YSS brought his blanket out to the couch last night and was watching TV. So around 9:30 pm I tell DH that TV is still blasting in the living room. All of the sudden I hear in a really soft spoken voice my DH trying to wake SS up and telling him to go to bed. The kid was pretending he was sleeping so he could get away with sleeping on the damn couch again. So my DH goes outside for something. SS is still on the couch with the TV blasting I go over to the couch turn off the TV and in a stern voice I tell SS to go to bed now! He says ok and gets up and goes to bed.
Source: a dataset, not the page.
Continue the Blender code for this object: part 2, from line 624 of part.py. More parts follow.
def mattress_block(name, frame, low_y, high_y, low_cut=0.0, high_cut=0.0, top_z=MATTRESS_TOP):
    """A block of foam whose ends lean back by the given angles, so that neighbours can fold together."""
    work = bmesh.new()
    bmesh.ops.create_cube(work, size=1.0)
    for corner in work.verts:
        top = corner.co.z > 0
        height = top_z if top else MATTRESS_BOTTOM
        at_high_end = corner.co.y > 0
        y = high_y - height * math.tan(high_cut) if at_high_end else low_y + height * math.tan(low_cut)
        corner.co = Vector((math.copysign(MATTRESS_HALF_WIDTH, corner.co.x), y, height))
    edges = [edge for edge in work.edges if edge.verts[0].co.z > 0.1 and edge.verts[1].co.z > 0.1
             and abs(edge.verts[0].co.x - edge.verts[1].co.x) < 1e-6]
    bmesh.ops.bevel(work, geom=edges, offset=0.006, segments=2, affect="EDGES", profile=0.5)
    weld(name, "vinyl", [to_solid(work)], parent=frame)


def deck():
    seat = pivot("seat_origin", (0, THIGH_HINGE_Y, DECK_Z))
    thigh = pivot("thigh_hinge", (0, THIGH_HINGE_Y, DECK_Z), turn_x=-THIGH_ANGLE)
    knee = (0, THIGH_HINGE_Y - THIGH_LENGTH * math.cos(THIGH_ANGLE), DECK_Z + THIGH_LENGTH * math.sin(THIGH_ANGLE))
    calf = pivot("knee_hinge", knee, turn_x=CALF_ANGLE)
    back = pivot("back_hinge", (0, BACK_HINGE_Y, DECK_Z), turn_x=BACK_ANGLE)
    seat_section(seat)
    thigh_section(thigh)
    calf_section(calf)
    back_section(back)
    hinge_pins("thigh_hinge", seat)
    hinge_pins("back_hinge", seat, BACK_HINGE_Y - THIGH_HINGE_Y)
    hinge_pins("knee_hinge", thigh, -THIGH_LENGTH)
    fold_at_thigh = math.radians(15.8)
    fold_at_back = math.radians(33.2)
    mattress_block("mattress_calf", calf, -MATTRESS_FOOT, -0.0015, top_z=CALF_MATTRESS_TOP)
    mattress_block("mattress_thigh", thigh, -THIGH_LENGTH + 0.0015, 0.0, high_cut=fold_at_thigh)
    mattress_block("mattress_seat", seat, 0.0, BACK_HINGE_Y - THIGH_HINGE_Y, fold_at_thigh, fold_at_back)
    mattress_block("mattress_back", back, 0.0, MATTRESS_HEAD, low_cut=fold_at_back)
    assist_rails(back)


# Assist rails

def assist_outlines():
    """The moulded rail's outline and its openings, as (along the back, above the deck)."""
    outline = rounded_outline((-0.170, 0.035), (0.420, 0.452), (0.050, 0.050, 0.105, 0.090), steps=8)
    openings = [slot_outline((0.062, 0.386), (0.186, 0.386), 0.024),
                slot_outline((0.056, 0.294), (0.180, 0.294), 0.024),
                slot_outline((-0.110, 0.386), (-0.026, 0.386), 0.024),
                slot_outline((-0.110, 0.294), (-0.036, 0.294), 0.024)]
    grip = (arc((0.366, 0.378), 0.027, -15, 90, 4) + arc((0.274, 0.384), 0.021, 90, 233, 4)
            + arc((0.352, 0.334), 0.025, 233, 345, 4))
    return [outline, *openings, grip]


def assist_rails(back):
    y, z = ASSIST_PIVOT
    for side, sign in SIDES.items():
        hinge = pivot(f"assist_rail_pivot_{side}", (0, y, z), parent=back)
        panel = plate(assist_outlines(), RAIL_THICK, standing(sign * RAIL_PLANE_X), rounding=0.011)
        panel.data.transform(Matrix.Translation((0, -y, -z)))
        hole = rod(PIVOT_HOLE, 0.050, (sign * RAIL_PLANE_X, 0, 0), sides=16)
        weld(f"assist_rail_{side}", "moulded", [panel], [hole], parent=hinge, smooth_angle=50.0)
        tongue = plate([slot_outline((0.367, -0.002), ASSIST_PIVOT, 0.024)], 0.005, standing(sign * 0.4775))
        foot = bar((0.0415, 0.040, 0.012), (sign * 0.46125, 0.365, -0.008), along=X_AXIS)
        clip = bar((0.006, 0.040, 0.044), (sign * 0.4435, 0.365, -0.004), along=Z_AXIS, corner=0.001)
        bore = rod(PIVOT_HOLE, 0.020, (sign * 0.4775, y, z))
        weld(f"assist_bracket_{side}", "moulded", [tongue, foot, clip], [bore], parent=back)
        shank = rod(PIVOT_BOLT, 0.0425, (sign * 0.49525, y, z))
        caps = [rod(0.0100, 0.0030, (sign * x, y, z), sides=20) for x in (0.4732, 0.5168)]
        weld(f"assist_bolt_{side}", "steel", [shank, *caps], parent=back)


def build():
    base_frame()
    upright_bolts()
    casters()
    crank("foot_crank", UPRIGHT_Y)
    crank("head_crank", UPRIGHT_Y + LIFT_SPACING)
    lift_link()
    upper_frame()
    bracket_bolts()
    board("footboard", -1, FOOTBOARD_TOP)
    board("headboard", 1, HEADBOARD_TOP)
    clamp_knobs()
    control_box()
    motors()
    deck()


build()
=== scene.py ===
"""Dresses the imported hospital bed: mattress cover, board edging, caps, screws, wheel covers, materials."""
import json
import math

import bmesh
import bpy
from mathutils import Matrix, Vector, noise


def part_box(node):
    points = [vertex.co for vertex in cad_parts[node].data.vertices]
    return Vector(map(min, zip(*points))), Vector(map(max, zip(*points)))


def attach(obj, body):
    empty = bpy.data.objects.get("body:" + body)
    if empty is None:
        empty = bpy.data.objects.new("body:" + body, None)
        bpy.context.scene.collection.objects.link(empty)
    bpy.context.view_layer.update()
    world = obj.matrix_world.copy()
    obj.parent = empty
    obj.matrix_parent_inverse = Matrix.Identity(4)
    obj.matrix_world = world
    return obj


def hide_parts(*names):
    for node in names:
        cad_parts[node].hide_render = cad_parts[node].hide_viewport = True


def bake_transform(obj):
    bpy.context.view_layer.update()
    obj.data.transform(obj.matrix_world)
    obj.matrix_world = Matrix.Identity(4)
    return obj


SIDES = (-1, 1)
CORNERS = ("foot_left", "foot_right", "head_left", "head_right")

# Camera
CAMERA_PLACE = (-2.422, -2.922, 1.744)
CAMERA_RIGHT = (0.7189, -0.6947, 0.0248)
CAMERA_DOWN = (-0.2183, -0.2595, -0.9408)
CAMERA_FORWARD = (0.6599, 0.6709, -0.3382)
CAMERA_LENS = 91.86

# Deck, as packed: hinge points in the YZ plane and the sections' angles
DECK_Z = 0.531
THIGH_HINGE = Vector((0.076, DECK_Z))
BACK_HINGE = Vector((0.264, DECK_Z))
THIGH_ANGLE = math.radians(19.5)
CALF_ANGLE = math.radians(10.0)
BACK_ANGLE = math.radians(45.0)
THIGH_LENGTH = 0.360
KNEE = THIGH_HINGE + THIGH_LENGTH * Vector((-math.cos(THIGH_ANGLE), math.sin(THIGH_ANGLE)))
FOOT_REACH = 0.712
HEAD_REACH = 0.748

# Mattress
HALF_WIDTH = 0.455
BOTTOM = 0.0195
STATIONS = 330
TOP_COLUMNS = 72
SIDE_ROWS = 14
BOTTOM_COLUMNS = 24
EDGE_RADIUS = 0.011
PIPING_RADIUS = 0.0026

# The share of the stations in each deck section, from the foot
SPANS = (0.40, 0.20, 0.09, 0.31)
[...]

I told DH he thinks that he can away with things with you because you try to enforce something and aren't consistent with it and these kids are going right back to doing the same thing a few weeks later.
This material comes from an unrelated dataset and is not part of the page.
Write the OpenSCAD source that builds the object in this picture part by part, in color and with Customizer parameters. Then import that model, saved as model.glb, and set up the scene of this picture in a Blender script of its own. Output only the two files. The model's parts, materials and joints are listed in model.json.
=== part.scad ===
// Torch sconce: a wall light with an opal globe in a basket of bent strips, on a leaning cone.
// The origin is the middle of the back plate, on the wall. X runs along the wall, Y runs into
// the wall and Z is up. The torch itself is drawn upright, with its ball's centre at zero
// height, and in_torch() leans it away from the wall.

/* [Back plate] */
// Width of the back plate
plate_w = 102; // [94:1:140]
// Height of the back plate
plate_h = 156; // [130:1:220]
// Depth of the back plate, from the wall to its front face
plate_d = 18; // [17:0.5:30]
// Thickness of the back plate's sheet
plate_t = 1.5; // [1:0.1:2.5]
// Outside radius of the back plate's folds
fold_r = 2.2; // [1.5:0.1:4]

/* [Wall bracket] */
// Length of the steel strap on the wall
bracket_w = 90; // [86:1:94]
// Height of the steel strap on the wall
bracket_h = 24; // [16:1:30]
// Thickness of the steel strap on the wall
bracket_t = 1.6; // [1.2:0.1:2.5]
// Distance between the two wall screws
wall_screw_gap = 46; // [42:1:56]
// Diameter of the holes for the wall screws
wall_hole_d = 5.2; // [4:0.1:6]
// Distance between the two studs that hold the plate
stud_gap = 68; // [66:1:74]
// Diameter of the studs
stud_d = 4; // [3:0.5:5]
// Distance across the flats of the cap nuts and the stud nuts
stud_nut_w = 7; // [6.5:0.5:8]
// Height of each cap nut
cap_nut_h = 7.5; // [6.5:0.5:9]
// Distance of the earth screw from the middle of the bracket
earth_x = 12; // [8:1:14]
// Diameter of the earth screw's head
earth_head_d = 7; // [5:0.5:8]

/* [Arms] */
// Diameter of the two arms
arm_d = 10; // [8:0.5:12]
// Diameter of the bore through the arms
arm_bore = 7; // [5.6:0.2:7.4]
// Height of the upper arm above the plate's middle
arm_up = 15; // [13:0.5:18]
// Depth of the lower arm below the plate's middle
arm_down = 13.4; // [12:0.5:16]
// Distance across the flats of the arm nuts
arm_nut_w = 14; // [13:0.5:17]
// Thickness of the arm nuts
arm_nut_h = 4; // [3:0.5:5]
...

I know that this is my DH's fault and not the kids but we made a rule no sleeping on the couch and in bed by 9:30 on school nights so I am sticking to it because I am tired of dealing with SS thinking he can get away with things. Plus he needs to get a good night's sleep.

I just think it's funny how my DH tells him and he doesn't listen to him and I only have to once and he listens. My DH says that it's not good if your kids fear you. Well I disagree I had a little bit of fear instilled in me and I turned out ok. So I told my DH to stop coddling his kid. I said that making the kid go to bed at a certain time and sleep in his own bed every night it's not abuse.

Comments

nengooseus's picture

The two of you really have to get on the same page about his kids.  You can make all the rules and be consistent about them all you want, but as long as your DH is afraid of his kids, nothing will come of them unless you're doing it, and they're not your monkeys!

tankh21's picture

I know that we need to be on the same page but I don't think that we will ever be. I don't want the kid in the common area because I don't want to deal with that in the morning.

nengooseus's picture

be on the same page then you will always have this issue and your resentment will grow and grow. 

You know that the real issue here with with your DH.  

You can't force your DH to man up and deal with this, and these kids aren't your monkeys.  The only thing you can really do (other than rage everytime) is stop caring what the skids do.  It's a pain to deal with them in the AM?  Then don't.  If they leave a mess, they (or DH) needs to clean it up.  If they're still sleeping in the common area when you're getting ready for the day, then the poor little snowflakes might get woken up. Yeah, they need their sleep, but they have a room for that, right?

You need to be looking for ways to make this arrangement work for you rather than looking at all the ways it doesn't if you want to stay in the situation.

Exjuliemccoy's picture

I think a little bit of fear is essential in order to raise kids who arent self absorbed snowflakes.

beebeel's picture

You need to turn your stern voice to your husband. Stop being the "heavy" with the kid. Your husband is never going to parent if he can so easily get you to do it for him. 

notsobradybunch's picture

My DH is the exact same way. Raised SD17 thru "guilty parenting"..I don't want her to fear me BS. Now he's got a a kid thats ran off with a boy & dropped out of high school because he didn't want to be too tough. It all comes back around. Kids need boundaries. I've said this a million times to my DH. Never did he think it was appropriate. I know he's second guessing his parenting now.

tankh21's picture

I also think that kids that are disrespectful towards adults will have problems launching when they are adults as well. I certainly don't want man child skid's in my house playing video games all day. I have told my DH this as well but I can just see it now. YSS living with us for free not having a job and my DH will be ok with it. HELL TO THE NO!!!

DaizyDuke's picture

DH says that it's not good if your kids fear you Bad

Right?  I totally agree with your DH!  I mean I'd much rather be my kids bestest friend and treat him like the special little snowflake that he is, and make him think that he is the bestest kid in the world, and can do no wrong because that totally prepares a kid for the real world.   All his teachers and bosses and coworkers will be his bestest buddies too and life will just be full of unicorns and lucky charms and smiling emojis for him. 

What a freaking idiot your DH is. Wacko

AshMar654's picture

I am totally ok instilling some fear in kids and so is my SO. I want SS to fear us a little. When he is with friends and especially when he gets older I want his thought to be, "No , I can't do that my mom or dad will beat me when I get home." Not literally but you all know what I mean.

It is how we all grew up and learned. I feared disappointing my mom at times. Your DH lives in lala land.